Maintaining stakeholder and community relationships

One of 100 Liverpool Street's biggest challenges was managing the relationships with all the neighbouring stakeholders, and the 180,000 people walking in and around the site each day. As a further measure to protect local businesses, 22 monitoring stations were positioned across the Broadgate Campus. The monitors pre-emptively alerted the team to any potential dust, air quality, noise and vibration limits that could cause issues. The alert, in the form of an email notification system, allowed all issues to be addressed before any problems arose, whilst giving the businesses confidence their operations would not be negatively impacted by works.

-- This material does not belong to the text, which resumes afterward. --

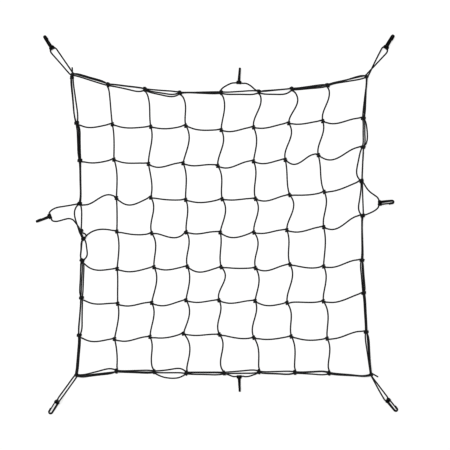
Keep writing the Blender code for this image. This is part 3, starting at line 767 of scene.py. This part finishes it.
def overhand_fist(middle, turn):
    """The closed path of a tight overhand knot round this middle, turned by so many degrees."""
    t = np.linspace(0, 2 * math.pi, FIST_POINTS)
    x = np.sin(t) + 2 * np.sin(2 * t)
    y = np.cos(t) - 2 * np.cos(2 * t)
    angle = math.radians(turn)
    flat_x = (x * math.cos(angle) - y * math.sin(angle)) * FIST_SCALE + middle[0]
    flat_y = (x * math.sin(angle) + y * math.cos(angle)) * FIST_SCALE + middle[1]
    return np.column_stack((flat_x, flat_y, FIST_MIDDLE - np.sin(3 * t) * FIST_RISE))


def loose_end(middle, start, heading, length):
    """A tail that leaves the knot level, sinks to the floor and ends a little way out."""
    way = np.array((math.cos(math.radians(heading)), math.sin(math.radians(heading))))
    reach = np.linspace(0, length, TAIL_POINTS)
    unsunk = fading(np.clip(reach - TAIL_LEVEL, 0, None), length - TAIL_LEVEL - TAIL_FLAT)
    heights = CORD_RADIUS + (FIST_MIDDLE - CORD_RADIUS) * unsunk
    return with_heights(middle + np.array(start) * MM + np.outer(reach * MM, way), heights)


for name, place in CORNER_KNOTS.items():
    middle = knot(*place)
    paths = [overhand_fist(middle, FIST_TURN[name])]
    if name in SECOND_FIST:
        second = middle + np.array(SECOND_FIST[name]) * MM
        paths.append(overhand_fist(second, FIST_TURN[name] + SECOND_TURN))
    if name in TAILS:
        paths.append(loose_end(middle, *TAILS[name]))
    net_cord(f"tied_corner_{name}", f"corner_knot_{name}", paths)

# --- The snap hooks ----------------------------------------------------------------------------
# Each hook is one black nylon moulding: a flat spine that turns over into a nose, a block that
# carries the gate, and a flared eye for the cord. It is modelled once, lying along X.

BODY_WIDTH = 9.0 * MM
TIP_WIDTH = 5.6 * MM
HOOK_HALF = 7.5 * MM
SPINE_THICKNESS = 3.9 * MM
TIP_MIDDLE = 38.5 * MM
NOSE_BACK = 31.0 * MM
SPINE_ROOT = (-1 * MM, 3 * MM)  # from and to, along X
SPINE_STATIONS = 5
TIP_STEPS = 14
# Parts of the hook, by their lowest and highest X and Z in millimetres.
LIP = ((27.6, 6.3), (33.0, 7.5))
BLOCK = ((-2.4, -7.4), (5.9, 6.7))
SLOT = ((1.1, 2.2), (9.0, 9.0))
POCKET = ((11.0, -6.6), (30.0, -4.5))
LIP_SIDE = 0.4 * MM  # how much narrower than the nose and the spine the lip and the block are
BLOCK_SIDE = 0.2 * MM
SLOT_WIDTH = 5.0 * MM
POCKET_DEPTH = 0.7 * MM
# Sections of the eye and of its bore: how far along it in millimetres, and the radius there.
EYE_SECTIONS = ((4.0, 4.75), (5.6, 4.95), (7.4, 5.5))
BORE_SECTIONS = ((3.0, 2.8), (5.2, 3.1), (6.6, 3.7), (7.8, 4.6))
EYE_SIDES = 40
PIN_RADIUS = 1.2 * MM
PIN_PROUD = 0.3 * MM
PIN_SIDES = 24
# How far each part's edges are rounded, and in how many facets.
SPINE_ROUNDING = (1.1 * MM, 4)
LIP_ROUNDING = (0.35 * MM, 2)
BLOCK_ROUNDING = (1.3 * MM, 4)
EYE_ROUNDING = (0.5 * MM, 2)
POCKET_ROUNDING = (0.3 * MM, 2)
PIN_ROUNDING = (0.2 * MM, 2)
BEVEL_ANGLE = math.radians(35)
SMOOTH_ANGLE = math.radians(32)
FACING = 0.9  # a face faces along an axis if its normal has more of that axis than this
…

To further assist with stakeholder and community management, a first of its kind ‘Broadgate App’ was developed and implemented. Developed in partnership with British Land, the app is a multi-platform mobile application designed to allow all interested parties - including tenants, retail and leisure operators and the general public to view, explore and comment on the construction works. The app formed a natural extension to the already rigorous communications in place and provided a direct link to the project team.

The app has a range of features, including an instant notification system that informs users of any works that may affect them, plus the ability to speak to the construction team directly with any concerns or questions. The app featured a 3D map and a range of detailed information about the project and expected timelines. This represents a new standard in community relationships and allowed for the successful delivery without serious complaint of a complex project in a part of London that traditionally is one of the busiest all year round.